What makes Alabama Shakes live up to its hype is not just Howard’s voice ¾ it is her band’s funky and clever reworked throwback tunes that challenge, while also complimenting her perfectly. 

The intro track “Hold On” is one of the greatest showcases of her voice and sets the tone for the entire album, with snarky and truthful lyrics, “Bless my heart, bless my soul/ Didn’t think I’d make it to 22 years old/ There must be someone up above/ Saying ‘Come on Brittany, you gotta come on up!'” 

“Hang Loose” is a great southern rock song with a fun, rolling guitar that leads into lyrics, “Don’t worry, sweet baby/ Don’t you ever worry ’bout a thing/ Put your worries on the shelf, time to love yourself/ Don’t be your own worst enemy.”

“Goin’ to the Party” is a funny, slinky song with lyrics like, “You gotta take me home now, I know you ain’t drinking water/You gotta take me back ’cause I’m still someone’s daughter.” 

Title track “Boys and Girls” is a slow ode to Motown that opens with a slow drumbeat that immediately tugs at every low-down emotion. 

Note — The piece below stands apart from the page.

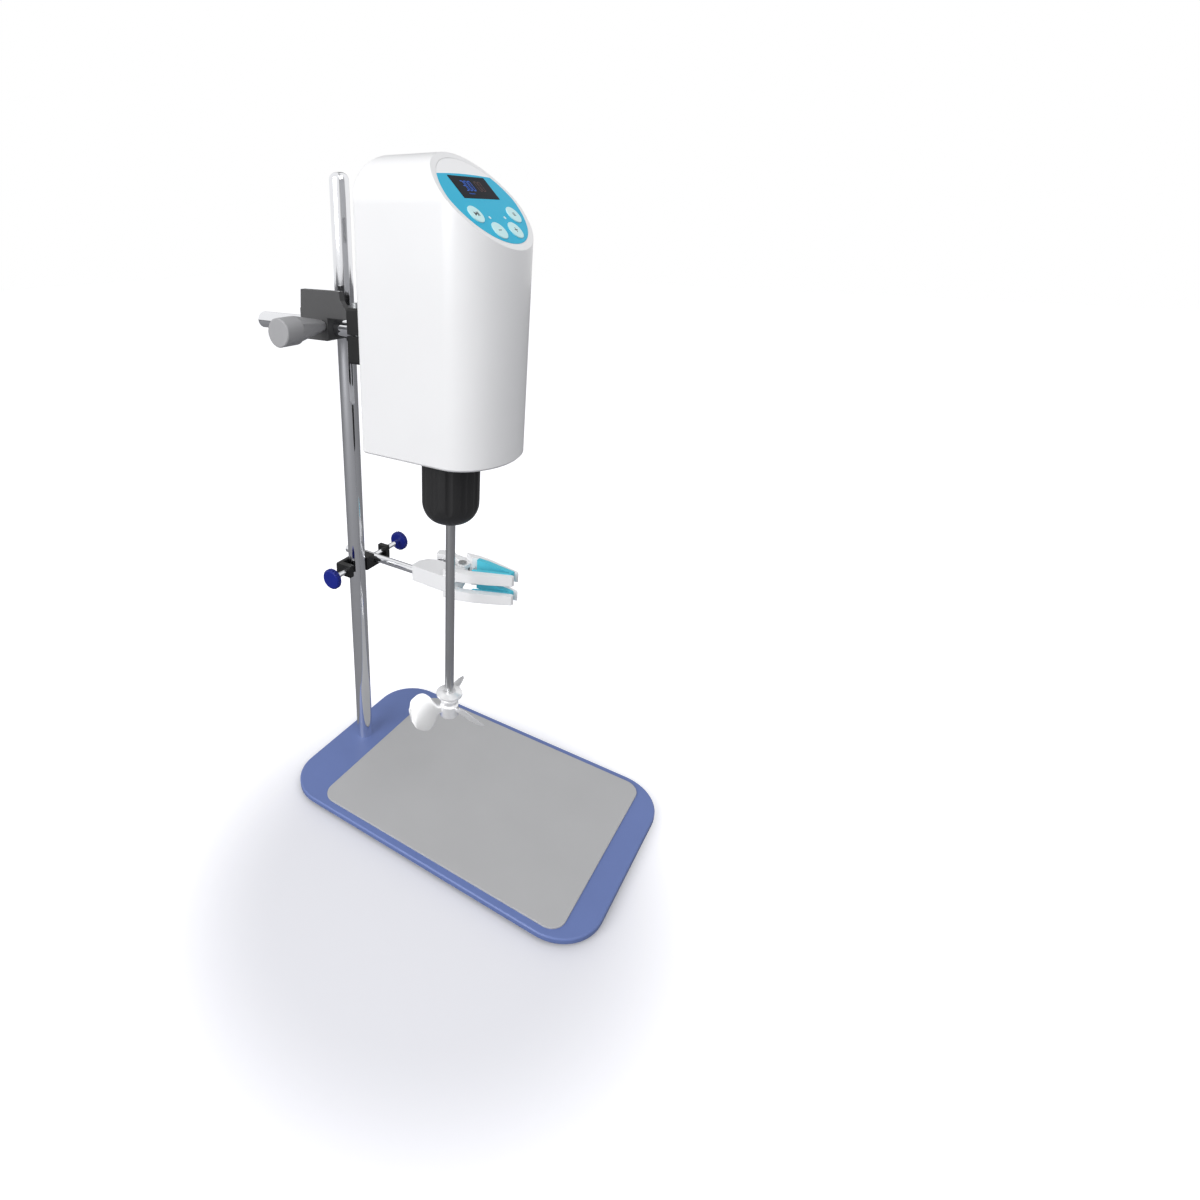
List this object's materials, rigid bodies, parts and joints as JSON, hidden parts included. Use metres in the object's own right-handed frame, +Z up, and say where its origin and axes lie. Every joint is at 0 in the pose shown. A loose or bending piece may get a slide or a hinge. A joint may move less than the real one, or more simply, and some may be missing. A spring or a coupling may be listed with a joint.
{
  "type": "overhead stirrer",
  "caption": "Laboratory overhead stirrer: slanted-panel motor head with chuck and propeller, on a rod stand with a flat base, boss heads and a fingered beaker clamp.",
  "frame": {"origin": "bench plane under the centre of the base plate", "axes": "+Z up, -Y towards the panel side, support rod at the +Y end"},
  "size_m": [0.2, 0.379, 0.5725],
  "materials": {
    "blue_paint": "satin powder coat",
    "grey_mat": "matte",
    "black_rubber": "matte",
    "bright_steel": "polished",
    "plain_steel": "machined",
    "white_shell": "satin",
    "teal_print": "satin print",
    "screen": "gloss",
    "button_white": "satin",
    "board_green": "matte",
    "dark_plastic": "matte",
    "dark_cast": "matte paint",
    "grey_cast": "matte paint",
    "cast_aluminium": "as cast",
    "brass": "machined",
    "blue_plastic": "gloss",
    "clamp_white": "satin",
    "teal_rubber": "matte",
    "motor_black": "satin"
  },
  "bodies": {
    "base": {"base_plate": "blue_paint", "base_mat": "grey_mat", "base_feet": "black_rubber", "foot_screws": "plain_steel", "support_rod": "bright_steel", "rod_bolt": "plain_steel"},
    "head_boss": {"head_boss": "dark_cast"},
    "arm_knob": {"arm_knob": "grey_cast"},
    "rod_knob": {"rod_knob": "grey_cast"},
    "head": {"arm_rod": "bright_steel", "bracket_upper": "dark_plastic", "bracket_lower": "dark_plastic", "pinch_screws": "plain_steel", "housing_shell": "white_shell", "panel_overlay": "teal_print", "display": "screen", "panel_lamps": "button_white", "control_board": "board_green", "button_switches": "dark_plastic", "backing_plate": "plain_steel", "small_screws": "plain_steel", "machine_screws": "plain_steel", "gear_frame": "cast_aluminium", "gear_deck": "cast_aluminium", "bearings": "plain_steel", "motor_can": "motor_black", "power_inlet": "dark_plastic", "inlet_pins": "brass", "switch_frame": "dark_plastic"},
    "button_run": {"button_run": "button_white"},
    "button_down": {"button_down": "button_white"},
    "button_up": {"button_up": "button_white"},
    "button_set": {"button_set": "button_white"},
    "switch_rocker": {"switch_rocker": "dark_plastic"},
    "motor_rotor": {"motor_rotor": "plain_steel", "motor_pinion": "brass"},
    "spindle": {"spindle": "plain_steel", "retaining_ring": "plain_steel", "output_gear": "plain_steel", "chuck_body": "plain_steel"},
    "chuck_sleeve": {"chuck_sleeve": "dark_plastic"},
    "chuck_jaw_1": {"chuck_jaw_1": "plain_steel"},
    "chuck_jaw_2": {"chuck_jaw_2": "plain_steel"},
    "chuck_jaw_3": {"chuck_jaw_3": "plain_steel"},
    "stirring_shaft": {"stirring_shaft": "bright_steel", "impeller": "bright_steel", "impeller_screw": "plain_steel"},
    "clamp_boss": {"clamp_boss": "dark_plastic"},
    "clamp_rod_knob": {"clamp_rod_knob": "blue_plastic", "clamp_rod_screw": "bright_steel"},
    "clamp_arm_knob": {"clamp_arm_knob": "blue_plastic", "clamp_arm_screw": "bright_steel"},
    "clamp": {"clamp_arm": "bright_steel", "clamp_body": "clamp_white", "near_jaw_pads": "teal_rubber", "jaw_pin": "plain_steel"},
    "clamp_jaw": {"clamp_jaw": "clamp_white", "far_jaw_pads": "teal_rubber"},
    "spread_screw": {"spread_screw": "plain_steel"}
  },
  "joints": [
    {"name": "head_lift", "type": "slide", "parent": "base", "child": "head_boss", "axis": [0, 0, 1], "range_m": [-0.08, 0.09]},
    {"name": "arm_knob_turn", "type": "hinge", "parent": "head_boss", "child": "arm_knob", "pos_m": [-0.05, 0.134, 0.449], "axis": [-1, 0, 0], "range_deg": [0, 360]},
    {"name": "rod_knob_turn", "type": "hinge", "parent": "head_boss", "child": "rod_knob", "pos_m": [0.04, 0.138, 0.449], "axis": [1, 0, 0], "range_deg": [0, 360]},
    {"name": "arm_reach", "type": "slide", "parent": "head_boss", "child": "head", "axis": [0, -1, 0], "range_m": [-0.012, 0.05]},
    {"name": "spindle_spin", "type": "hinge", "parent": "head", "child": "spindle", "pos_m": [-0.02, 0.015, 0.38], "axis": [0, 0, 1], "continuous": true},
    {"name": "motor_spin", "type": "hinge", "parent": "head", "child": "motor_rotor", "pos_m": [-0.02, -0.012, 0.4], "axis": [0, 0, 1], "continuous": true},
    {"name": "sleeve_turn", "type": "hinge", "parent": "spindle", "child": "chuck_sleeve", "pos_m": [-0.02, 0.015, 0.33], "axis": [0, 0, 1], "range_deg": [0, 360]},
    {"name": "jaw_1_open", "type": "slide", "parent": "spindle", "child": "chuck_jaw_1", "axis": [0, 0.2588, 0.9659], "range_m": [0, 0.006], "stiffness_N_per_m": 1, "springref_m": 0.0733},
    {"name": "jaw_2_open", "type": "slide", "parent": "spindle", "child": "chuck_jaw_2", "axis": [-0.2241, -0.1294, 0.9659], "range_m": [0, 0.006], "stiffness_N_per_m": 1, "springref_m": 0.0733},
    {"name": "jaw_3_open", "type": "slide", "parent": "spindle", "child": "chuck_jaw_3", "axis": [0.2241, -0.1294, 0.9659], "range_m": [0, 0.006], "stiffness_N_per_m": 1, "springref_m": 0.0733},
    {"name": "shaft_height", "type": "slide", "parent": "spindle", "child": "stirring_shaft", "axis": [0, 0, 1], "range_m": [0, 0.08]},
    {"name": "button_run_press", "type": "slide", "parent": "head", "child": "button_run", "axis": [0, 0.7071, -0.7071], "range_m": [0, 0.0008], "stiffness_N_per_m": 600, "springref_m": -0.0005},
    {"name": "button_down_press", "type": "slide", "parent": "head", "child": "button_down", "axis": [0, 0.7071, -0.7071], "range_m": [0, 0.0008], "stiffness_N_per_m": 600, "springref_m": -0.0005},
    {"name": "button_up_press", "type": "slide", "parent": "head", "child": "button_up", "axis": [0, 0.7071, -0.7071], "range_m": [0, 0.0008], "stiffness_N_per_m": 600, "springref_m": -0.0005},
    {"name": "button_set_press", "type": "slide", "parent": "head", "child": "button_set", "axis": [0, 0.7071, -0.7071], "range_m": [0, 0.0008], "stiffness_N_per_m": 600, "springref_m": -0.0005},
    {"name": "switch_rock", "type": "hinge", "parent": "head", "child": "switch_rocker", "pos_m": [0.002, 0.064, 0.393], "axis": [-1, 0, 0], "range_deg": [0, 20]},
    {"name": "clamp_lift", "type": "slide", "parent": "base", "child": "clamp_boss", "axis": [0, 0, 1], "range_m": [-0.15, 0.1]},
    {"name": "clamp_rod_knob_turn", "type": "hinge", "parent": "clamp_boss", "child": "clamp_rod_knob", "pos_m": [-0.03, 0.138, 0.215], "axis": [-1, 0, 0], "range_deg": [0, 360]},
    {"name": "clamp_arm_knob_turn", "type": "hinge", "parent": "clamp_boss", "child": "clamp_arm_knob", "pos_m": [0.06, 0.138, 0.215], "axis": [1, 0, 0], "range_deg": [0, 360]},
    {"name": "clamp_reach", "type": "slide", "parent": "clamp_boss", "child": "clamp", "axis": [0, -1, 0], "range_m": [-0.03, 0.015]},
    {"name": "spread_turn", "type": "hinge", "parent": "clamp", "child": "spread_screw", "pos_m": [0.06, 0.072, 0.215], "axis": [1, 0, 0], "range_deg": [0, 1080]},
    {"name": "jaw_swing", "type": "hinge", "parent": "clamp", "child": "clamp_jaw", "pos_m": [0.0482, 0.046, 0.215], "axis": [0, 0, 1], "range_deg": [0, 18]}
  ],
  "couplings": [
    {"joint": "motor_spin", "follows": "spindle_spin", "ratio": -2.8571},
    {"joint": "jaw_1_open", "follows": "sleeve_turn", "m_per_rad": 0.00095493},
    {"joint": "jaw_2_open", "follows": "sleeve_turn", "m_per_rad": 0.00095493},
    {"joint": "jaw_3_open", "follows": "sleeve_turn", "m_per_rad": 0.00095493},
    {"joint": "jaw_swing", "follows": "spread_turn", "ratio": 0.016667}
  ]
}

Howard draws out the split-open heartbreak by slowly crooning lyrics like, “Oh why can’t we be best friends anymore/ You say a friend ain’t to be between a girl and a boy, I don’t know who said it/ Oh why does it have to be so wrong? Oh why don’t you call, don’t you care anymore?”

The track immediately leads into the raucous and rolling “I Ain’t the Same”, a rebellious defiance of a relationship gone wrong. 

“Listen!/ I ain’t the same no more/ In fact I’ve been changed from before/ I know you ain’t gonna find me/ Because I’m not who I used to be.” 

Alabama Shakes give listeners a fresh injection of blues-rock, with a debut album that has a fierce life of its own. It breaks the single-MP3 download mold the industry has taken in the past decade, smoothly flowing into a single story of “Boys and Girls”. It is the kind of album that without listening to, life is a little less.